Ayahnya K.H.Abd. Wahid Hasyim, adalah putra K.H.Hasyim Asy’ari, pendiri Pondok
Pesantren Tebuireng dan pendiri Jam’iyah Nahdhatul Ulama (NU),
organisasi Islam terbesar di Indonesia, bahkan di dunia melalui jumlah anggota
sedikitnya 40 juta Orang.[2]
Ibunya, Ny. Hj Sholehah juga
putri tokoh besar NU, K.H.Bisri Syamsuri, pendiri Pondok Pesantren Denanyar
Jombang dan Rois Aam Syuriyah PBNU setelah K.H.Wahab Hasbullah, dengan demikian
secara genetik K.H.Abd Rahman Wahid memang keturunan Dara biru. Gus Dur adalah
cucu dari dua ulama terkemuka NU dan tokoh besar Bangsa Indonesia.
Kedua kakek Gus Dur, Kiai
Bisri Syansuri dan Kiai Hasyim Asy’ari, sangat dihormati di kalangan NU, baik
karena peran mereka dalam mendirikan NU maupu karena posisi mereka sebaagai
ulama. Berbeda dengan yang biasa terjadi pada kaum ulama tradisional, Kyai
Hasyim Asy’ari dan ayahnya Kiai Wahid Hasyim, yang menjadi menteri agama pada
era pemerintahan Soekarno, juga dihormati oleh masyarakat menengah kota oleh
karena kedekatanya dengan gerakan nasionalis yang memimpin perjuangan
revolusioner melawan penjajah Belanda setelah akhir perang Dunia II.[3]
Lebih dari itu Gus Dur
adalah keturunan Brawijaya IV (Lembu Peteng) lewat dua jalur yakni Ki Ageng
Tarub I dan Joko Tingkir. Bersama Ir. Soekarno Presiden pertama Republik
Indonesia dan kawan-kawan. Ayah Gus Dur termasuk salah seorang perumus “Piagam
Jakarta”. Iapun pernah menjabat Menteri Agama pada masa Republik Indonesia
Serikat (RIS). Dalam kedudukannya sebagai keturunan kiyai paling terkemuka dan
bangsawan di Indonesia.
Meskipun demikian kehidupan
Gus Dur tidak mencerminkan seorang ningrat. Dia berproses dan hidup sebagaimana
layaknya kebanyakan masyarakat. Gus Dur kecil belajar di Pondok Pesantren.
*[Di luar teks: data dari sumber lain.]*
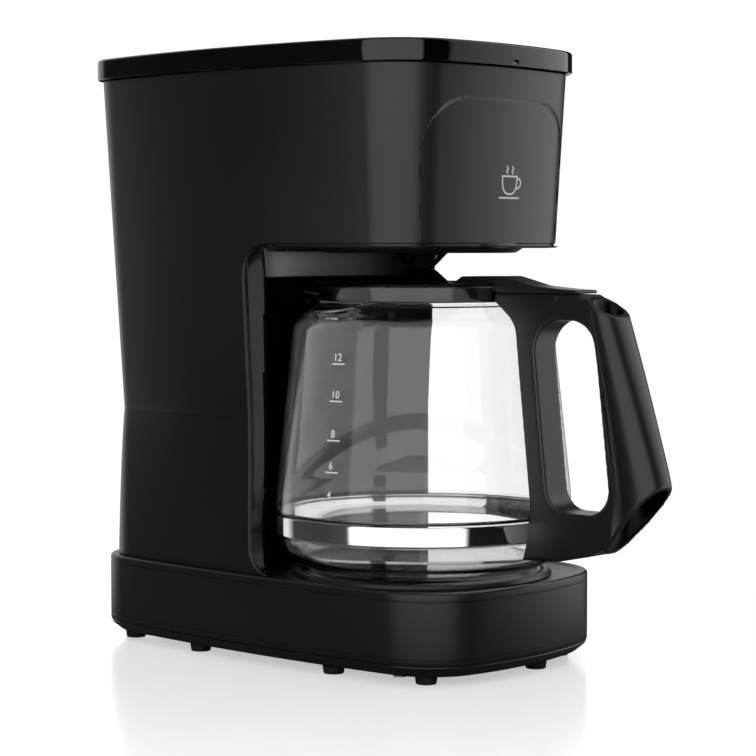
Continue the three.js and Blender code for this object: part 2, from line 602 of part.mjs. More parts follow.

Dalam usia 5 tahun ia sudah lancar membaca al-Qur’an, gurunya waktu itu adalah
kakenya sendiri K.H.Hasyim Asy’ari.[4]
Masa kanak-kanak Abdurrahman
Wahid dihabiskan dalam lingkungan pesantren milik kakeknya Hasyim Asy’ari
(pendiri pondok pesantren Tebuireng) dan Kiai Bisri Syansuri (pendiri pondok
pesantren Denanyar). Berkat bimbingan ibunya, Abdurrahman Wahid pada usia 4
tahun telah mampu membaca al-Qur’an beserta ilmu tajwidnya dan ditambah lagi
dengan kehidupan pesantren yang terbiasa dengan kitab- kitab kuning yang
berbahasa arab tanpa sakal dan arti Indonesia maupun Jawa. Kemudian di usia 4
tahun, Abdurrahman Wahid tinggal bersama ayahnya di Menteng Jakarta Pusat,
ketika itu Wahid Hasyim dipercaya mengepalai
Shumubu, semacam kantor ustusan agama
atas permintaan pemerintah Jepang[5].
Sejak tinggal di Jakarta bersama
dengan ayahnya, Abdurrahman Wahid langsung dibimbing oleh ayahnya dan sekaligus
mendapatkan wawasan yang cukup. Dan sejak inilah awal mula ia diperkenalkan
dunia yang sangat berbeda dari kehidupan pesantren yaitu: dunia perkotaan yang
cukup kosmopolitan. Belum lagi didukung oleh kehidupan Wahid Hasyim yang
mempunyai banyak relasi dengan berbagai lapisan masyarakat baik orang pribumi
maupun orang luar serta berbagai tokoh baik dari kalangan agamawan, nasionalis,
politikus maupun pemimpin
komunis, termasuk Tan Malaka,
Mohammad Hatta, anak muda bernam Munawir Sadzali (dari kalangan mahasiswa)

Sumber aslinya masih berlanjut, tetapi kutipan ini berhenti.